Two humorous stories have triumphed in the Fiction Category, Àlàdé Must Die by Ibrahim Babátúndé Ibrahim, where a taboo-busting dare unleashes chaos in a Nigerian market, and Sophia Khan’s Prayers where a man has his Gucci loafers stolen by a policeman guarding his mosque during Eid. In Harper Walton’s story Diamond and Pearl, a young video game store worker explores gender identity online before finding the courage to live authentically in real life. Trust and betrayal are examined in Melanie Banim’s atmospheric story Bungalow, as a young girl is abused by her uncle at her sick grandmother’s home.
Twenty-one-year-old Lara Mae Simpson is 2024’s youngest Award winner. Their poem Graduation Dinner about family pressure to hide a queer relationship and a longing for freedom has won Bronze in the Poetry category.
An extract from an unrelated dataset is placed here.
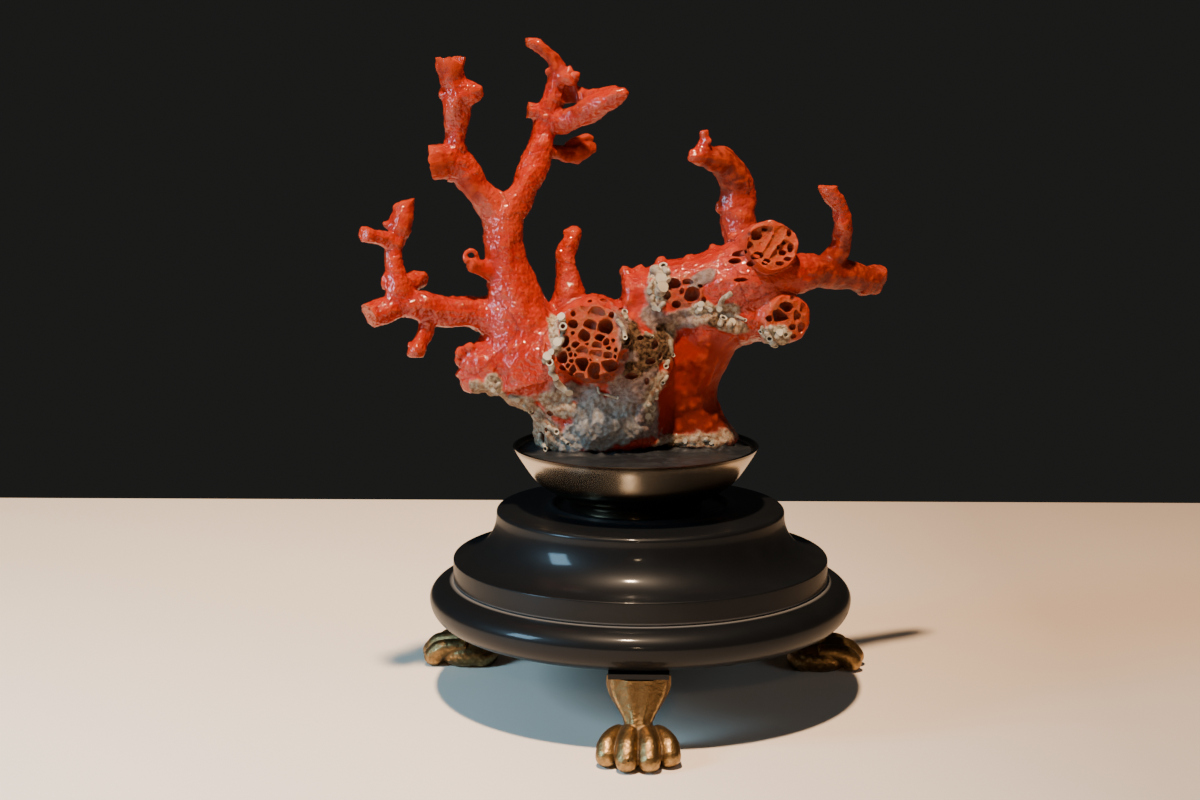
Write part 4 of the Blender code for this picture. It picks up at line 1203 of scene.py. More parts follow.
@dataclass(frozen=True)
class CastBronze:
    """Old cast bronze, rubbed bright on the high places and dark in the hollows."""

    bright: Colour = (0.38, 0.240, 0.100)
    middle: Colour = (0.170, 0.102, 0.042)
    dark: Colour = (0.050, 0.029, 0.012)

    def material(self) -> bpy.types.Material:
        """Return the finish."""
        recipe = Recipe("cast_bronze_rubbed")
        hollow = recipe.mask("hollow")
        grime = recipe.noise(1.8, 6.0, 0.65)
        rubbed = recipe.span(recipe.reckoned("ADD", recipe.times(recipe.mask("proud"), 0.7),
                                        recipe.times(grime, 0.5)), 0.28, 0.75)
        colour = recipe.blend(rubbed, self.middle, self.bright)
        colour = recipe.blend(hollow, colour, self.dark)
        relief = recipe.bump(recipe.noise(0.5, 4.0, 0.65), 0.10)
        relief = recipe.bump(recipe.noise(2.2, 3.0), 0.22, relief)
        return recipe.finish(
            Base_Color=colour, Metallic=recipe.span(hollow, 0.0, 1.0, 1.0, 0.3), Normal=relief,
            Roughness=recipe.mix(rubbed, 0.46, 0.27),
        )


@dataclass(frozen=True)
class TablePaintWithFalloff:
    """Pale paint of the table, with painted light on it: a painted falloff darkens it to the right, and it is
    cooler near the camera and warmer behind, as under a warm lamp at the back left.
    """

    near: tuple[Colour, Colour] = ((0.98, 0.86, 0.75), (0.50, 0.435, 0.38))
    far: tuple[Colour, Colour] = ((1.0, 0.84, 0.66), (0.56, 0.43, 0.32))
    mottle: Colour = (0.70, 0.62, 0.54)

    def material(self) -> bpy.types.Material:
        """Return the finish."""
        recipe = Recipe("table_paint_with_painted_falloff")
        place = recipe.node("ShaderNodeSeparateXYZ", {"Vector": recipe.here}).outputs
        # Painted light: the table darkens to the right and warms towards the back, as from lamps at the back
        # left.
        near = recipe.blend(recipe.span(place["X"], -0.05, 0.16), *self.near)
        far = recipe.blend(recipe.span(place["X"], -0.05, 0.16), *self.far)
        colour = recipe.blend(recipe.span(place["Y"], -0.09, 0.12), near, far)
        mottled = recipe.span(recipe.noise(120.0, 5.0), 0.3, 0.7, 0.0, 0.12)
        colour = recipe.blend(mottled, colour, self.mottle)
        relief = recipe.bump(recipe.noise(3.0), 0.05)
        return recipe.finish(Base_Color=colour, Roughness=0.55, Normal=relief)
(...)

Other winners in this category are: Kasmira Kincaid, the first ever care leaver to graduate from Corpus Christi College, Cambridge, whose poem Mother Fregoli captures the repetitive experience of being shuttled between foster homes and expected to start again; Rona Luo whose poem Karst provides a glimpse of everyday life in a small-town on the cusp of modernisation; and Francis-Xavier Mukiibi, a North London poet of Ugandan heritage, for Dig Up Black Boy Bones from Brown, a meditation on race.
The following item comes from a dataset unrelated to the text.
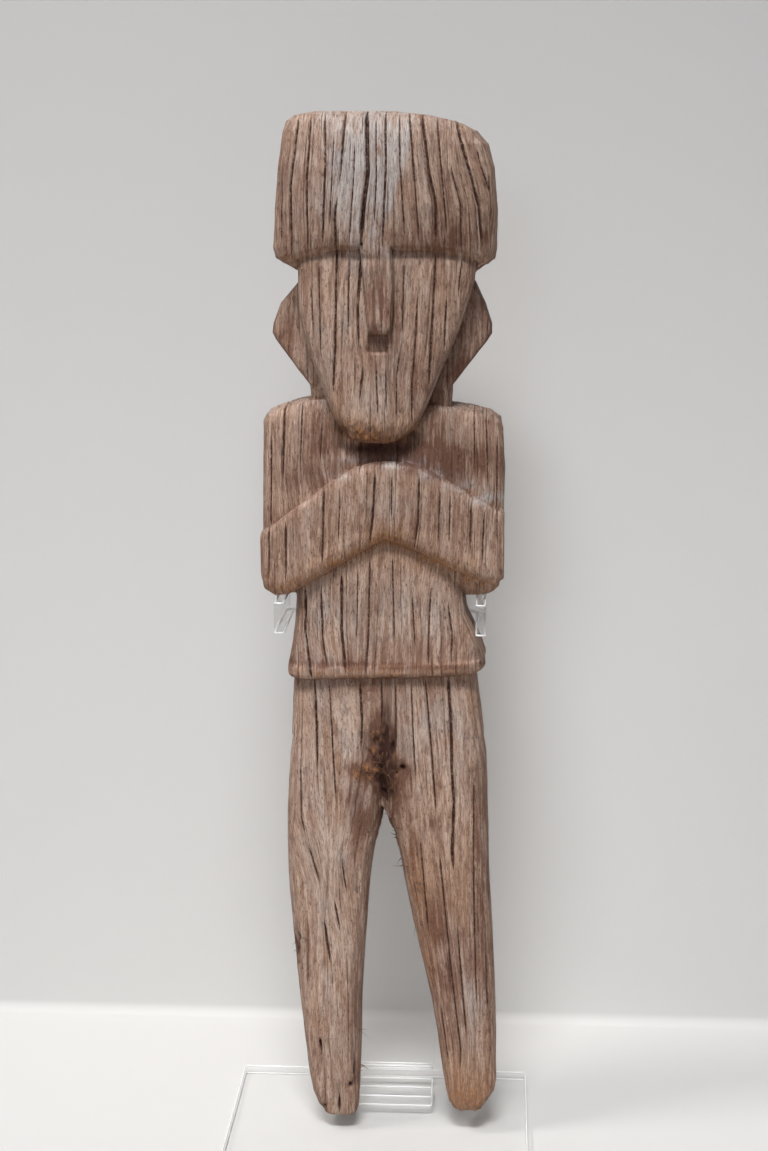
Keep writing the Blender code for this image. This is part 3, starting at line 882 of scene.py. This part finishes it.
def tube_faces(rings: int, sides: int, closed: bool) -> np.ndarray:
    """Return the four-cornered faces between rings of points, each as corner numbers.

    Args:
        rings: How many rings there are.
        sides: How many points each ring has.
        closed: Whether the last ring joins the first.

    Returns:
        One row of four corner numbers for each face.
    """
    ring = np.arange(rings if closed else rings - 1)[:, None]
    side = np.arange(sides)[None, :]
    after = (side + 1) % sides
    above = (ring + 1) % rings
    corners = [ring * sides + side, ring * sides + after,
               above * sides + after, above * sides + side]
    return np.stack(corners, axis=-1).reshape(-1, 4)


# No path here runs along this way, so a circle's first normal is never nought
SLANT = (0.267, 0.535, 0.802)


def sweep(path: np.ndarray, radius: np.ndarray, sides: int, closed: bool) -> np.ndarray:
    """Carry a circle along each path.

    A point is the path's point plus r times cos u along one normal and sin u along another.
    The first normal is the cross product of the path's direction and a fixed slant.

    Args:
        path: Paths by points by three.
        radius: Paths by points.
        sides: Points round the circle.
        closed: Whether the path joins its own start.

    Returns:
        Paths by points by sides by three.
    """
    if closed:
        along = np.roll(path, -1, axis=1) - np.roll(path, 1, axis=1)
    else:
        along = np.gradient(path, axis=1)
    along /= np.linalg.norm(along, axis=-1, keepdims=True)
    first = np.cross(along, np.array(SLANT))
    first /= np.linalg.norm(first, axis=-1, keepdims=True)
    second = np.cross(along, first)
    turn = np.linspace(0.0, 2.0 * np.pi, sides, endpoint=False)
    ring = first[:, :, None] * np.cos(turn)[:, None]
    ring = ring + second[:, :, None] * np.sin(turn)[:, None]
    return path[:, :, None] + ring * radius[:, :, None, None]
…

The winning submissions, alongside work by the 2024 Award judges, are published in an anthology which can be purchased from Creative Future.
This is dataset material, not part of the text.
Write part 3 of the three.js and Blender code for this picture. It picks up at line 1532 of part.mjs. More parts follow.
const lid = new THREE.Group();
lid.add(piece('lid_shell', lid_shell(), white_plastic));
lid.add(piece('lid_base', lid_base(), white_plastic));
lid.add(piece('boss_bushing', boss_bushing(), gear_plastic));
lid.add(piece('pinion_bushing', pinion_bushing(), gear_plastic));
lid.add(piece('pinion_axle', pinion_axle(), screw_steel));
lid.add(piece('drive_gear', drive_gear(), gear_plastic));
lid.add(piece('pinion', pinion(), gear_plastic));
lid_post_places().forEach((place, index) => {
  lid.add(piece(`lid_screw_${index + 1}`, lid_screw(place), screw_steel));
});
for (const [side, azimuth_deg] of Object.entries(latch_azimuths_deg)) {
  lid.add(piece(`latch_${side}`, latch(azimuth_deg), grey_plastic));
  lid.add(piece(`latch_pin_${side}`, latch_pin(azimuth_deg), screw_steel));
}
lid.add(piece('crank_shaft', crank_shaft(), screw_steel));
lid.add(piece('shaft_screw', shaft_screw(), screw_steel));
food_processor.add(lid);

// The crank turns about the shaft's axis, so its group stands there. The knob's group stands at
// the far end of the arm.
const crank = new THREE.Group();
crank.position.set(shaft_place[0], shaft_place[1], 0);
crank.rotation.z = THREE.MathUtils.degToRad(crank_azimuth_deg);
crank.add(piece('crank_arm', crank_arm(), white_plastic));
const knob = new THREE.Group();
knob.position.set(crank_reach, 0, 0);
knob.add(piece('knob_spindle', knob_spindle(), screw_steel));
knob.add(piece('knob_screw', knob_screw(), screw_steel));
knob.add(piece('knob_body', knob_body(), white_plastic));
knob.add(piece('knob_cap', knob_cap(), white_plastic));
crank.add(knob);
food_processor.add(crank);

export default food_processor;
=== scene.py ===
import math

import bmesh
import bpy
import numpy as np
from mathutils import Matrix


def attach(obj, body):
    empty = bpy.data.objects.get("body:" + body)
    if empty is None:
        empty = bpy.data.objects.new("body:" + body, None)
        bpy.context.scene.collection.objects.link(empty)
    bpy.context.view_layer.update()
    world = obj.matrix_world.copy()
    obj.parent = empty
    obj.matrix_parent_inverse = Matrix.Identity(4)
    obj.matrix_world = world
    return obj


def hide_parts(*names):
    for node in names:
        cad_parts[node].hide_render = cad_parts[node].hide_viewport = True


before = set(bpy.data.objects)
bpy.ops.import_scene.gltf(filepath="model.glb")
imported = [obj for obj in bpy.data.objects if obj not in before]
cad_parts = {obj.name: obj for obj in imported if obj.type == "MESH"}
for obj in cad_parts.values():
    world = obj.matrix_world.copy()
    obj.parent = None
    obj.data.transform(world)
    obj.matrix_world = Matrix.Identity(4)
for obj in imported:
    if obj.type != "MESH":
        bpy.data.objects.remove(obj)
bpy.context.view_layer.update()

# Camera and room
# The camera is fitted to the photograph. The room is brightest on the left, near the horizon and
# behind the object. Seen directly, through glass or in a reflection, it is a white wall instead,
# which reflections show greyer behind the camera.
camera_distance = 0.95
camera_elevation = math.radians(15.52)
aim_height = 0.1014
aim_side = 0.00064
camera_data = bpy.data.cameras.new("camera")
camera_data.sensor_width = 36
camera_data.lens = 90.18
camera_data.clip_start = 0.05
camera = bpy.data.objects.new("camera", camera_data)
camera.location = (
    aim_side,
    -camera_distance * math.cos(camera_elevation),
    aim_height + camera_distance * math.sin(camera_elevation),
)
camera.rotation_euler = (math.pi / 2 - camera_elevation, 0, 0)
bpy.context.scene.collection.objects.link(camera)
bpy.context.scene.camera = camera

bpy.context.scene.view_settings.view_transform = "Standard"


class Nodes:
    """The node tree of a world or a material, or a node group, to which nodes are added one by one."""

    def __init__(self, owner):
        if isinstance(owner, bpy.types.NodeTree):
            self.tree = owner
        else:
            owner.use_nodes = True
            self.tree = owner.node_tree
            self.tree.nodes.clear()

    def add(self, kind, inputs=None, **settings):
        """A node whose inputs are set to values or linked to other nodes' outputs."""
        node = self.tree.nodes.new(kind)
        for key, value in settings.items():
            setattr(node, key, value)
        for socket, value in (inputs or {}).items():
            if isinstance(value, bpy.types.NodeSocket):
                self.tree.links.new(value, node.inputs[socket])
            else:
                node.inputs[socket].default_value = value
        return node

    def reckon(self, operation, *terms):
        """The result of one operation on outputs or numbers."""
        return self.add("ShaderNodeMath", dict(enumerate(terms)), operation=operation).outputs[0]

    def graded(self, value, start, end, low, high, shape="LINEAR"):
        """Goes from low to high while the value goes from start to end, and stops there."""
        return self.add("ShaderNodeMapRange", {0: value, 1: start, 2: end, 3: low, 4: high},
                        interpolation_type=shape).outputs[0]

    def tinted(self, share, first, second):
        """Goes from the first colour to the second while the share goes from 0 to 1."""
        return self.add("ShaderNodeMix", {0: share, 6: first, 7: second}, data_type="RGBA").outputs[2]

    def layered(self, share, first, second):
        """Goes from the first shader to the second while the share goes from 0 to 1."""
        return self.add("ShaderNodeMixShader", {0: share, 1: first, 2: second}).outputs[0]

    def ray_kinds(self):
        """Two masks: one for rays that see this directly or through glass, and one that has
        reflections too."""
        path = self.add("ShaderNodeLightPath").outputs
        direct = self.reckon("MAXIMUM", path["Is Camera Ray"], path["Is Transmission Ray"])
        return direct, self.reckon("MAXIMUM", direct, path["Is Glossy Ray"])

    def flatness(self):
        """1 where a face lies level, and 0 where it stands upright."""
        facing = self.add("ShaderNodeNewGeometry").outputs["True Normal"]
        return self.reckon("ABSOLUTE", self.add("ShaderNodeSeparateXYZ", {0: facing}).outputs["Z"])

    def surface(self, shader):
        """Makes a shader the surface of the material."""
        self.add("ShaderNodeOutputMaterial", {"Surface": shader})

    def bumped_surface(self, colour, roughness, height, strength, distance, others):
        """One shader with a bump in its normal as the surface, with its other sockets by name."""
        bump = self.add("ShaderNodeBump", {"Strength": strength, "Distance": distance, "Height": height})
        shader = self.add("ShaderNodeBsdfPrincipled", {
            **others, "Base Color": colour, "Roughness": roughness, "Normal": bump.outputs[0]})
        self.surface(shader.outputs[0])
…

The additional judges were prize partners Joey Connolly (Faber Academy), Tessa Foley (Poetry School), Jennifer Kerslake (Curtis Brown Creative), and Aki Schilz (The Literary Consultancy.)
An Awards Ceremony featuring the winning writers and head judges will take place at the Southbank Centre’s London Literature Festival on Saturday 26th October at 7.30pm. Tickets are available from the Southbank Centre website, and the event will also be livestreamed.
Creative Future will host its popular FREE Writers’ Day on Sunday 27th, at the Southbank Centre and live streamed where writers, publishers, and literary professionals will share tips and initiatives in a day of talks and panel events. For more information, please see Creative Future Writers' Day – Southbank Centre.
Alongside the £23,000 worth of cash and top writing development prizes supplied by prominent publishers, authors and development agencies, the winners are offered training, mentoring and support. Since the Awards inception, Creative Future has stayed in regular contact with all previous award winners, creating supportive, nurturing relationships which enable under-represented writers to thrive, build on the confidence garnered as a result of their award, and develop their careers.